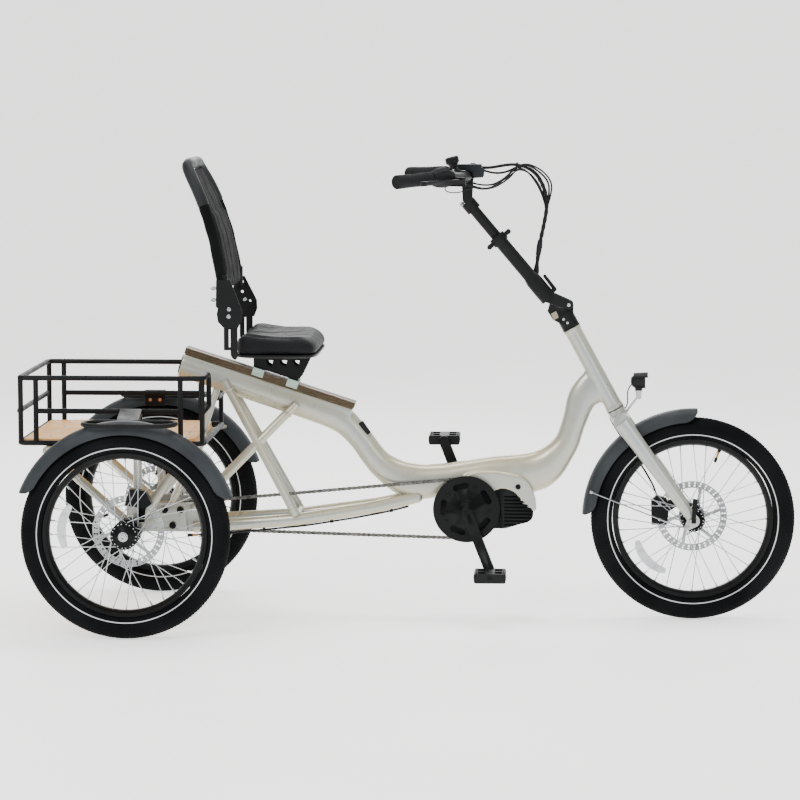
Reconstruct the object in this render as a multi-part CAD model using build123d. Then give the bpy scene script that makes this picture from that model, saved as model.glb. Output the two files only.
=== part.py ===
from build123d import *
import math
import os

os.makedirs("parts", exist_ok=True)

# Adult cargo tricycle with two rear wheels, a mid motor and a reclining seat.
# Millimetres. While it is modelled, X = 0 is the rear axle, +X is forward, +Y is the
# rider's left and Z = 0 is the ground. At the end everything moves along X, so that the
# origin is at the middle of the whole vehicle, on the ground.

# ---------------------------------------------------------------- driving dimensions
WHEELBASE = 1409.0
HALF_TRACK = 350.0
RUN_GAP = 0.05          # radial clearance of a shaft that turns in its hole
SEAT_GAP = 0.3          # clearance between pieces that lie on each other

# wheels
TYRE_R = 260.0
TYRE_WIDTH = 61.0
BEAD_R = 204.0
RIM_INNER_R = 188.5
RIM_WIDTH = 33.0
SPOKE_R = 1.1
SPOKES_PER_SIDE = 18
ROTOR_R = 90.0
ROTOR_T = 2.0
ROTOR_BORE_R = 22.0
FRONT_ROTOR_Y = 38.0
REAR_ROTOR_INSET = 54.0
FRONT_FLANGE_R = 30.0
REAR_FLANGE_R = 34.0
FRONT_FLANGE_Y = (-34.0, 24.0)
REAR_FLANGE_SPREAD = 24.0
FRONT_AXLE_R = 5.0
HALF_SHAFT_R = 10.0
HUB_NUT_R = 12.0
HUB_END = 45.0          # from the wheel's middle plane to the end of the axle nut

# main frame
RAIL_SLOPE = 18.0
RAIL_REAR = (115.0, 695.0)
RAIL_LENGTH = 455.0
RAIL_WIDTH = 60.0
RAIL_DEPTH = 16.0
HEAD_BOTTOM = (1210.0, 540.0)
HEAD_ANGLE = 61.4
HEAD_LENGTH = 236.0
HEAD_TUBE_R = 23.0
STEERER_R = 14.3
STAY_R = 15.5
STRUT_R = 11.0
BATTERY_R = 23.0
BATTERY_LENGTH = 330.0

# rear carrier, deck and basket
CARRIER_Y = 222.0
CARRIER_WIDTH = 24.0
CARRIER_TUBE_R = 11.0
BEARING_R = 22.0
DIFF_R = 36.0
DIFF_HALF = 54.0
PLATE_Y = 62.0
PLATE_T = 8.0
DECK_TOP = 480.0
DECK_T = 16.5
DECK_REAR_X = -272.0
DECK_FRONT_X = 155.0
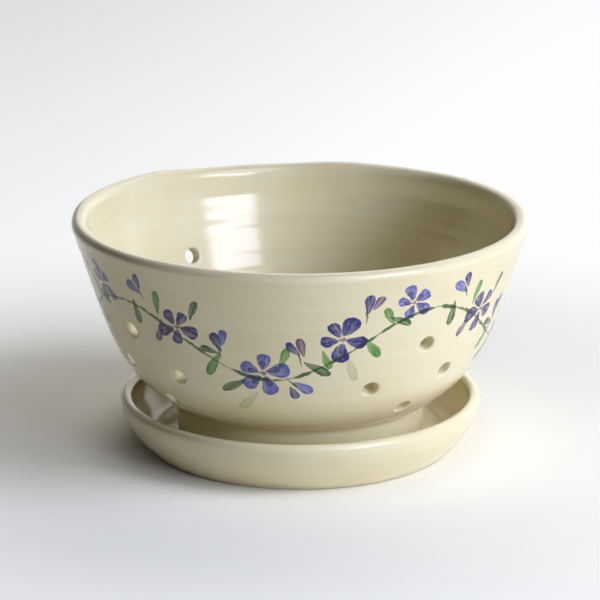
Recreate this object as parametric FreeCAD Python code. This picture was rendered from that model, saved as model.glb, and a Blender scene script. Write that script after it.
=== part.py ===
# A hand-thrown berry colander bowl standing in its saucer.
# Two pieces of glazed stoneware: the pierced bowl, and the saucer that catches its drips.
# Millimetres, +Z up, origin at the middle of the saucer's underside.

import FreeCAD, Part
import math
import os

# ---------------------------------------------------------------- sizes: bowl
bowl_rim_radius = 89.0        # outermost edge of the rounded lip
bowl_height = 87.6            # from the foot's underside to the top of the lip
bowl_lip_radius = 2.6         # half the thickness of the rounded lip
wall_lean = 18.0              # degrees from upright, how far the wall leans out at the lip
wall_pull = 42.0              # length of the wall's nearly straight upper stretch
belly_lean = 28.5             # degrees above level where the belly leaves the foot
belly_pull = 25.0             # length of the belly's flatter lower stretch
wall_at_lip = 4.6             # wall thickness below the lip
wall_at_belly = 5.6           # wall thickness above the foot
floor_thickness = 6.0         # clay between the inside and the foot's recess
dish_edge_pull = 17.0         # length of the floor's sloping outer stretch
dish_middle_pull = 20.0       # length of the floor's level middle stretch

# ---------------------------------------------------------------- sizes: foot ring
foot_radius = 48.4            # outer edge of the trimmed foot ring, at its underside
foot_height = 15.4            # from the underside up to the belly
foot_flare = 1.0              # how much wider the ring is at its top
foot_width = 8.0              # width of the ring that touches the saucer
foot_recess = 5.4             # depth of the hollow trimmed out inside the ring
foot_bevel = 0.8              # softened edges of the ring's underside
foot_corner = 2.4             # radius of the corner between ring and belly
recess_corner = 3.0           # radius left by the trimming tool inside the ring

# ---------------------------------------------------------------- sizes: drain holes
hole_radius = 3.2             # bore of every drain hole
hole_edge = 0.7               # rounding of the glazed edge at both ends of a bore
floor_holes = 6               # holes on a circle in the floor, with one more in the middle
floor_holes_inset = 18.4      # from the foot ring's inner side in to that circle
floor_holes_turn = 30.0       # degrees, direction of the first hole on that circle

# Each cluster is a lozenge of four holes, drilled by eye: direction round the bowl in degrees
# from +X, and height of the hole's middle above the top of the foot.
wall_holes = {
    "left_front": [(-143.4, 39.0), (-154.0, 22.4), (-128.8, 23.6), (-140.0, 9.6)],
    "right_front": [(-53.4, 38.4), (-68.8, 22.0), (-42.2, 24.0), (-53.0, 9.8)],
    "right_back": [(36.8, 36.0), (24.0, 23.0), (49.8, 22.6), (37.6, 9.6)],
    "left_back": [(127.0, 36.8), (113.6, 22.8), (139.6, 23.4), (126.4, 10.0)],
}

# ---------------------------------------------------------------- sizes: saucer
seat_room = 7.0               # flat floor left all round the bowl's foot
saucer_heel = 5.0             # how far the base reaches beyond that flat floor
saucer_flare = 10.7           # how far the lip's edge reaches beyond the base
saucer_height = 20.8          # from the table to the top of the lip
saucer_floor = 5.0            # floor thickness, where the bowl stands
saucer_lip_radius = 2.4       # half the thickness of the rounded lip
saucer_wall_lean = 3.0        # degrees from upright, how far the wall leans out at the lip
saucer_wall_pull = 7.5        # length of the wall's upright upper stretch
saucer_base_lean = 38.0       # degrees above level where the wall leaves the base
saucer_base_pull = 3.0        # length of the wall's flatter lower stretch
saucer_wall_at_lip = 4.2      # wall thickness below the lip
saucer_wall_at_base = 4.6     # wall thickness where the wall leaves the base
saucer_bevel = 0.7            # softened edge of the base
saucer_turn_in = 2.5          # length of the soft bend from the inner wall to the floor
saucer_inside_stop = 0.35     # share of the outer wall's curve below which that bend starts

# ---------------------------------------------------------------- places worked out
foot_level = saucer_floor
foot_inner_radius = foot_radius - foot_width
belly_level = foot_level + foot_height
recess_level = foot_level + foot_recess
floor_level = recess_level + floor_thickness
floor_holes_radius = foot_inner_radius - floor_holes_inset
lip_middle_radius = bowl_rim_radius - bowl_lip_radius
lip_middle_level = foot_level + bowl_height - bowl_lip_radius

saucer_flat_radius = foot_radius + seat_room
saucer_base_radius = saucer_flat_radius + saucer_heel
saucer_lip_middle_radius = saucer_base_radius + saucer_flare - saucer_lip_radius
saucer_lip_middle_level = saucer_height - saucer_lip_radius

middle = FreeCAD.Vector(0, 0, 0)
upright = FreeCAD.Vector(0, 0, 1)
quarter_turn = 90
half_turn = 180
full_turn = 360
thickness_places = 7          # places along a wall where its thickness is set
halvings = 40                 # steps of the search for a level on a wall
same_size = 1e-6


# ---------------------------------------------------------------- drawing an outline
# An outline lies in the XZ plane, with the clay always on its left: out along the underside,
# up the outer wall, over the lip, and down the inner wall to the axis.
def at(radius, level):
    return FreeCAD.Vector(radius, 0, level)


def heading(degrees):
    """A direction, counted from level outwards towards upright."""
    angle = math.radians(degrees)
    return FreeCAD.Vector(math.cos(angle), 0, math.sin(angle))


def left_of(direction):
    """The direction a quarter turn to the left, into the clay."""
    return FreeCAD.Vector(-direction.z, 0, direction.x)


def start_of(stretch):
    return stretch.value(stretch.FirstParameter)


def end_of(stretch):
    return stretch.value(stretch.LastParameter)


def direction_on(stretch, place):
    return stretch.tangent(place)[0]


def straight(start, end):
    return Part.LineSegment(start, end)


def bend(start, start_heading, start_pull, end, end_heading, end_pull):
    """A smooth stretch that leaves start and reaches end in the headings given."""
    curve = Part.BezierCurve()
    curve.setPoles([start, start + start_heading * start_pull, end - end_heading * end_pull, end])
    return curve


def hollow_corner(start, first_heading, last_heading, radius):
    """A rounded turn to the right, from start."""
    centre = start - left_of(first_heading) * radius
    halfway = (left_of(first_heading) + left_of(last_heading)).normalize()
    return Part.Arc(start, centre + halfway * radius, centre + left_of(last_heading) * radius)


def lip_roll(centre, radius, wall_heading):
    """The roll of a lip, from a wall's outside over the top to its inside, as one spline."""
    outer_end = centre - left_of(wall_heading) * radius
    inner_end = centre + left_of(wall_heading) * radius
    return Part.Arc(outer_end, centre + upright * radius, inner_end).toBSpline()


def inner_wall(outer, start, thickness_above, thickness_below, stop):
    """The inside of a wall, at its thickness behind the outer one, from start down to stop.

    A place on the outer wall is a share of its curve, from 0 at its foot to 1 at its lip.
    """
    points = [start]
    for step in range(1, thickness_places + 1):
        place = 1 - (1 - stop) * step / thickness_places
        thickness = thickness_below + (thickness_above - thickness_below) * place
        points.append(outer.value(place) + left_of(direction_on(outer, place)) * thickness)
    first_heading = direction_on(outer, 1) * -1
    last_heading = direction_on(outer, stop) * -1
    inside = Part.BSplineCurve()
    inside.interpolate(points, InitialTangent=first_heading, FinalTangent=last_heading)
    return inside


def turned(stretches):
    """The solid that an outline sweeps round the axis."""
    closing = straight(end_of(stretches[-1]), start_of(stretches[0]))
    outline = Part.Wire([stretch.toShape() for stretch in stretches + [closing]])
    return Part.Face(outline).revolve(middle, upright, full_turn)


# ---------------------------------------------------------------- the bowl's clay
def foot_ring():
    """From the middle of the recess, down and round the ring, to where the belly starts."""
    corners = [
        at(foot_inner_radius, recess_level - recess_corner),
        at(foot_inner_radius, foot_level + foot_bevel),
        at(foot_inner_radius + foot_bevel, foot_level),
        at(foot_radius - foot_bevel, foot_level),
        at(foot_radius, foot_level + foot_bevel),
        at(foot_radius + foot_flare, belly_level - foot_corner),
    ]
    ceiling = straight(at(0, recess_level), at(foot_inner_radius - recess_corner, recess_level))
    recess_turn = hollow_corner(end_of(ceiling), heading(0), heading(-quarter_turn), recess_corner)
    sides = [straight(start, end) for start, end in zip(corners, corners[1:])]
    side_heading = direction_on(sides[-1], sides[-1].LastParameter)
    belly_turn = hollow_corner(corners[-1], side_heading, heading(belly_lean), foot_corner)
    return [ceiling, recess_turn] + sides + [belly_turn]


def bowl_lip():
    centre = at(lip_middle_radius, lip_middle_level)
    return lip_roll(centre, bowl_lip_radius, heading(quarter_turn - wall_lean))


def bowl_outside(foot, lip):
    """From the top of the foot to the lip."""
    wall_heading = heading(quarter_turn - wall_lean)
    return bend(end_of(foot[-1]), heading(belly_lean), belly_pull, start_of(lip), wall_heading, wall_pull)


def bowl_clay(foot, outside, lip):
    """The bowl before it is drilled."""
    inside = inner_wall(outside, end_of(lip), wall_at_lip, wall_at_belly, 0)
    down_the_belly = heading(belly_lean + half_turn)
    inwards = heading(half_turn)
    dish = bend(end_of(inside), down_the_belly, dish_edge_pull, at(0, floor_level), inwards, dish_middle_pull)
    return turned(foot + [outside, lip, inside, dish])


# ---------------------------------------------------------------- the bowl's drain holes
def place_at_level(wall, level):
    """The place where a wall passes a level, found by halving."""
    below = wall.FirstParameter
    above = wall.LastParameter
    for halving in range(halvings):
        between = (below + above) / 2
        if wall.value(between).z < level:
            below = between
        else:
            above = between
    return below


def bore(mouth, inwards, clay, azimuth):
    """The cutter of one hole, which starts and ends clear of the clay on both sides."""
    cutter = Part.makeCylinder(hole_radius, 3 * clay, mouth - inwards * clay, inwards)
    cutter.rotate(middle, upright, azimuth)
    return cutter


def wall_bore(outside, azimuth, height):
    """A bore square to the wall, at a height above the foot's top."""
    place = place_at_level(outside, belly_level + height)
    return bore(outside.value(place), left_of(direction_on(outside, place)), wall_at_belly, azimuth)


def drain_bores(outside):
    bores = [wall_bore(outside, *hole) for cluster in wall_holes.values() for hole in cluster]
    bores.append(bore(at(0, recess_level), upright, floor_thickness, 0))
    for hole in range(floor_holes):
        azimuth = floor_holes_turn + hole * full_turn / floor_holes
        bores.append(bore(at(floor_holes_radius, recess_level), upright, floor_thickness, azimuth))
    return bores


def hole_mouths(clay):
    """The round edges where the bores break through the clay."""
    mouths = []
    for face in clay.Faces:
        if isinstance(face.Surface, Part.Cylinder) and abs(face.Surface.Radius - hole_radius) < same_size:
            mouths += [edge for edge in face.Edges if edge.isClosed()]
    return mouths


def make_bowl():
    foot = foot_ring()
    lip = bowl_lip()
    outside = bowl_outside(foot, lip)
    drilled = bowl_clay(foot, outside, lip).cut(drain_bores(outside))
    return drilled.makeFillet(hole_edge, hole_mouths(drilled))


# ---------------------------------------------------------------- the saucer
def make_saucer():
    wall_heading = heading(quarter_turn - saucer_wall_lean)
    base_edge = at(saucer_base_radius - saucer_bevel, 0)
    wall_start = at(saucer_base_radius, saucer_bevel)
    lip = lip_roll(at(saucer_lip_middle_radius, saucer_lip_middle_level), saucer_lip_radius, wall_heading)
    outside = bend(
        wall_start, heading(saucer_base_lean), saucer_base_pull, start_of(lip), wall_heading, saucer_wall_pull
    )
    inside = inner_wall(outside, end_of(lip), saucer_wall_at_lip, saucer_wall_at_base, saucer_inside_stop)
    down_the_wall = direction_on(outside, saucer_inside_stop) * -1
    seat_edge = at(saucer_flat_radius, saucer_floor)
    turn_in = bend(end_of(inside), down_the_wall, saucer_turn_in, seat_edge, heading(half_turn), saucer_turn_in)
    underside = straight(middle, base_edge)
    bevel = straight(base_edge, wall_start)
    seat = straight(seat_edge, at(0, saucer_floor))
    return turned([underside, bevel, outside, lip, inside, turn_in, seat])


# ---------------------------------------------------------------- build
def main():
    os.makedirs("parts", exist_ok=True)
    pieces = {"colander_bowl": make_bowl(), "saucer": make_saucer()}
    for name, piece in pieces.items():
        box = piece.optimalBoundingBox()
        state = "one valid solid" if piece.isValid() and len(piece.Solids) == 1 else "NOT one valid solid"
        print(f"{name}: {state}, {box.XLength:.1f} mm across, from {box.ZMin:.1f} to {box.ZMax:.1f} mm,",
              f"{piece.Volume / 1000:.1f} cm3")
        piece.exportStep("parts/" + name + ".step")


main()
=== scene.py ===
# %% [markdown]
# # A berry colander bowl and its saucer
#
# On the real object there are two pieces of glazed stoneware. The bowl is thrown on a wheel,
# trimmed to leave a foot ring, pierced with drain holes, painted and glazed. The saucer is thrown
# too, and the bowl stands in it loose. So this scene is made the way the potter works: an outline
# is turned round an axis, the wheel's marks are pressed into the clay, holes are drilled, and
# then come the painted flowers and the glaze.
#
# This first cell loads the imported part, which is the fixed frame that everything is built on.

# %% Load the frame
import math
import bpy
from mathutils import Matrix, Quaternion, Vector


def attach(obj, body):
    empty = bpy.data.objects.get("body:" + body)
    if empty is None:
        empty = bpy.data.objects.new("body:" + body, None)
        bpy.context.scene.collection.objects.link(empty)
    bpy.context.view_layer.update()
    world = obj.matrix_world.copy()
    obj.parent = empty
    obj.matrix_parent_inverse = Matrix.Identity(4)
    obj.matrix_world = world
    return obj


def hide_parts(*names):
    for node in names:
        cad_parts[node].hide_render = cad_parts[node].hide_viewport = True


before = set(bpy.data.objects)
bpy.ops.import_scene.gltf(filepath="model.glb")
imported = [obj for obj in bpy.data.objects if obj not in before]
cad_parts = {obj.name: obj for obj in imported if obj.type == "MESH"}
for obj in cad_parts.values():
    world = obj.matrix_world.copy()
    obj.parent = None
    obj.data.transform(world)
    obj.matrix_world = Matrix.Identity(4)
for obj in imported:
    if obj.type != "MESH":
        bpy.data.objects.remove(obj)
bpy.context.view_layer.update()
mm = 0.001

# %% [markdown]
# ## Small helpers for node trees
#
# Shapes and finishes are both made of nodes here. Wiring each one by hand takes many lines, so
# one helper adds a node with its settings and inputs in one go. It gives back a wire, which
# stands for the node's output. Wires are added and multiplied like numbers, and every such step
# makes one more node. New nodes go into the tree that was opened last.

# %% Wires between nodes
class Wire:
    """An output of a node."""

    def __init__(self, socket):
        self.socket = socket

    def other(self, output):
        """Another output of the same node."""
        return Wire(self.socket.node.outputs[output])

    def __add__(self, term):
        return calc("ADD", self, term)

    def __sub__(self, term):
        return calc("SUBTRACT", self, term)

    def __rsub__(self, term):
        return calc("SUBTRACT", term, self)

    def __mul__(self, term):
        return calc("MULTIPLY", self, term)

    def __truediv__(self, term):
        return calc("DIVIDE", self, term)


def open_tree(blank):
    """From here on, new nodes go into this tree."""
    global tree
    tree = blank


def feed(made, inputs):
    """Gives a node its inputs by name or number, each a value or a wire."""
    for name, value in inputs.items():
        if isinstance(value, Wire):
            tree.links.new(value.socket, made.inputs[name])
        else:
            made.inputs[name].default_value = value


def node(kind, inputs=None, **settings):
    """Adds a node, with its settings by name and its inputs, and gives its first output."""
    made = tree.nodes.new(kind)
    for name, value in settings.items():
        setattr(made, name, value)
    feed(made, inputs or {})
    return Wire(made.outputs[0])


# %% [markdown]
# The rest are short words for the arithmetic that comes up again and again.

# %% Arithmetic with nodes
def calc(operation, *terms):
    """One step of arithmetic on numbers."""
    return node("ShaderNodeMath", dict(enumerate(terms)), operation=operation)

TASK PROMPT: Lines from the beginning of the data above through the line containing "HUB_END = 45.0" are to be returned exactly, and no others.

THE REPLY:
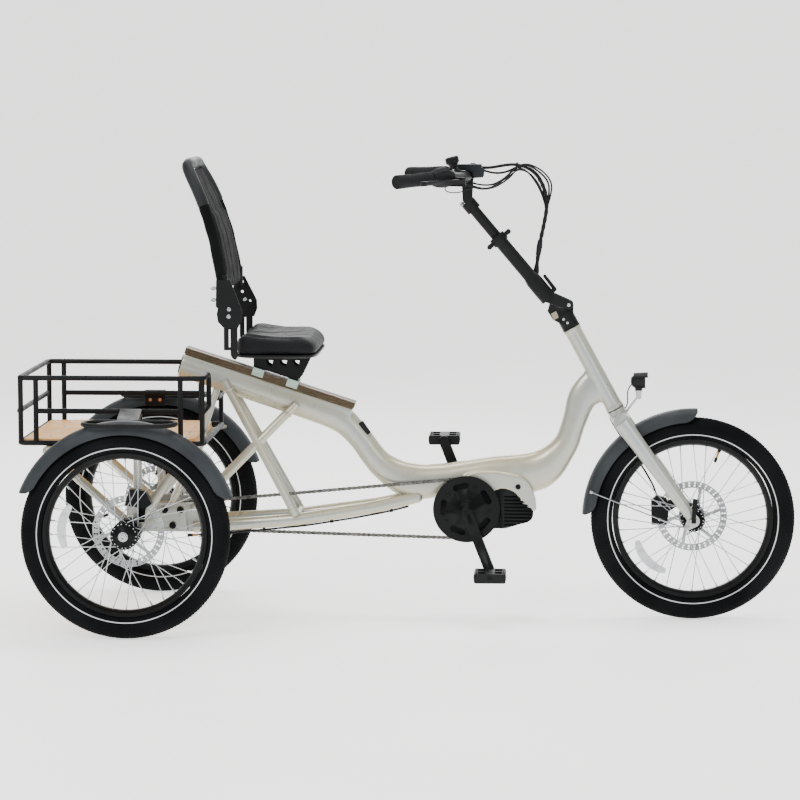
Reconstruct the object in this render as a multi-part CAD model using build123d. Then give the bpy scene script that makes this picture from that model, saved as model.glb. Output the two files only.
=== part.py ===
from build123d import *
import math
import os

os.makedirs("parts", exist_ok=True)

# Adult cargo tricycle with two rear wheels, a mid motor and a reclining seat.
# Millimetres. While it is modelled, X = 0 is the rear axle, +X is forward, +Y is the
# rider's left and Z = 0 is the ground. At the end everything moves along X, so that the
# origin is at the middle of the whole vehicle, on the ground.

# ---------------------------------------------------------------- driving dimensions
WHEELBASE = 1409.0
HALF_TRACK = 350.0
RUN_GAP = 0.05          # radial clearance of a shaft that turns in its hole
SEAT_GAP = 0.3          # clearance between pieces that lie on each other

# wheels
TYRE_R = 260.0
TYRE_WIDTH = 61.0
BEAD_R = 204.0
RIM_INNER_R = 188.5
RIM_WIDTH = 33.0
SPOKE_R = 1.1
SPOKES_PER_SIDE = 18
ROTOR_R = 90.0
ROTOR_T = 2.0
ROTOR_BORE_R = 22.0
FRONT_ROTOR_Y = 38.0
REAR_ROTOR_INSET = 54.0
FRONT_FLANGE_R = 30.0
REAR_FLANGE_R = 34.0
FRONT_FLANGE_Y = (-34.0, 24.0)
REAR_FLANGE_SPREAD = 24.0
FRONT_AXLE_R = 5.0
HALF_SHAFT_R = 10.0
HUB_NUT_R = 12.0
HUB_END = 45.0          # from the wheel's middle plane to the end of the axle nut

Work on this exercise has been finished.